Valeska Grisebach hat nichts dagegen, zur Berliner Schule des deutschen Kinos gerechnet zu werden. Foto: Iris Janke

Die Filmregisseurin Valeska Grisebach gehört zur so genannten Berliner Schule. Im Interview erklärt sie, was von solchen Etiketten zu halten ist, wovon ihr neuer Film „Western“ handelt und warum er in Bulgarien spielt.

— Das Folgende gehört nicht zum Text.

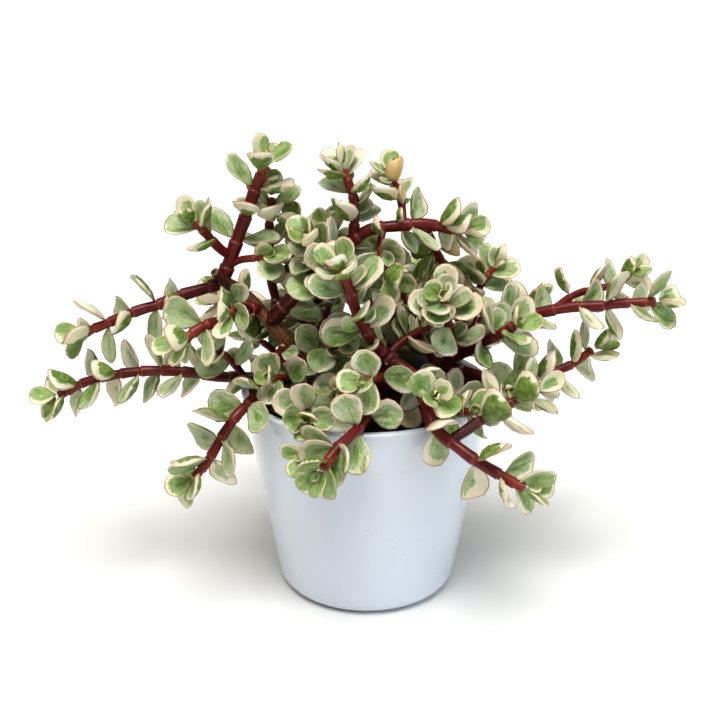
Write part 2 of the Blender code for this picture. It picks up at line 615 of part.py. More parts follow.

Stuttgart - Die Regisseurin Valeska Grisebach wehrt sich nicht dagegen, der Berliner Schule zugerechnet zu werden. Aber die ist flexibel genug, dass sie in „Western“, der am Donnerstag in den Kinos startet, von deutschen Arbeitern in Bulgariens hinterster Pampa erzählen kann.,

Frau Grisebach, Ihr Film „Western“ ist in Cannes gefeiert worden. Zuvor hatte Maren Ade, die „Western“ produziert hat, großen internationalen Erfolg mit „Tony Erdmann“. Wird der deutsche Film international wieder mehr geschätzt?
Ich habe schon seit mehreren Jahren den Eindruck, dass sich viele Leute im Ausland mit dem deutschen Kino sehr gut auskennen und ihm viel positiver gegenüberstehen, als das in Deutschland der Fall ist. Es gibt ja dieses Label „Berliner Schule“. Im Ausland ist das eine große Sache. Hier fand man das früher toll, mittlerweile scheint man damit aber nicht mehr viel zu tun haben zu wollen.
Man spricht von einer Krise des deutschen Films . . .
Ein Dauerbrenner! Ich finde das eher befremdlich, wenn man in Deutschland versucht, die Filmszene in Gruppen einzuteilen. Man sollte diese Unterschiedlichkeit wertschätzen. Es gibt einen tollen Mainstream genauso wie schöne sperrige Filme.
Das Etikett Berliner Schule wird auch Ihren Filmen zugeschrieben. Passt das für Sie?
Wir Filmemacher haben uns das nicht ausgedacht, jemand hat diesen Begriff ins Spiel gebracht. Wir fanden es interessant, weil wir wahrgenommen wurden. Aber das waren damals Leute, die ihren ersten oder zweiten Film gemacht haben. Der Begriff Berliner Schule hat für mich einen Moment bezeichnet, das kann ich wertschätzen.
Es heißt, Sie hätten als Kind gern Western geschaut. Gab es einen bestimmten Western, der Sie geprägt hat?
Ich schätze die Western aus den dreißiger, vierziger und fünfziger Jahren. Da wurde das Genre noch nicht so unverblümt demontiert. Die Ambivalenz der männlichen Figuren finde ich interessant, die auf der Suche nach Freiheit und Unabhängigkeit sind und am Rand der Gesellschaft manövrieren, andererseits diese Sehnsucht haben, einfach nur nach Hause zu kommen.
Es sind also keine klassischen, sondern gebrochene Helden, die Sie interessieren?
Absolut! Das ist das Spannende am Genre. Einerseits wollen die Figuren raus aus der Gesellschaft, werden aber immer wieder aufgefordert, sich zu integrieren. Da gibt es diesen Horizont von Fernweh und Abenteuerlust, aber auch die Sehnsucht nach dem Zuhause, der Frau, dem bürgerlichen Leben. Natürlich ist der Western ein typisch amerikanisches Genre, aber eines, das auch wir Europäer in uns tragen.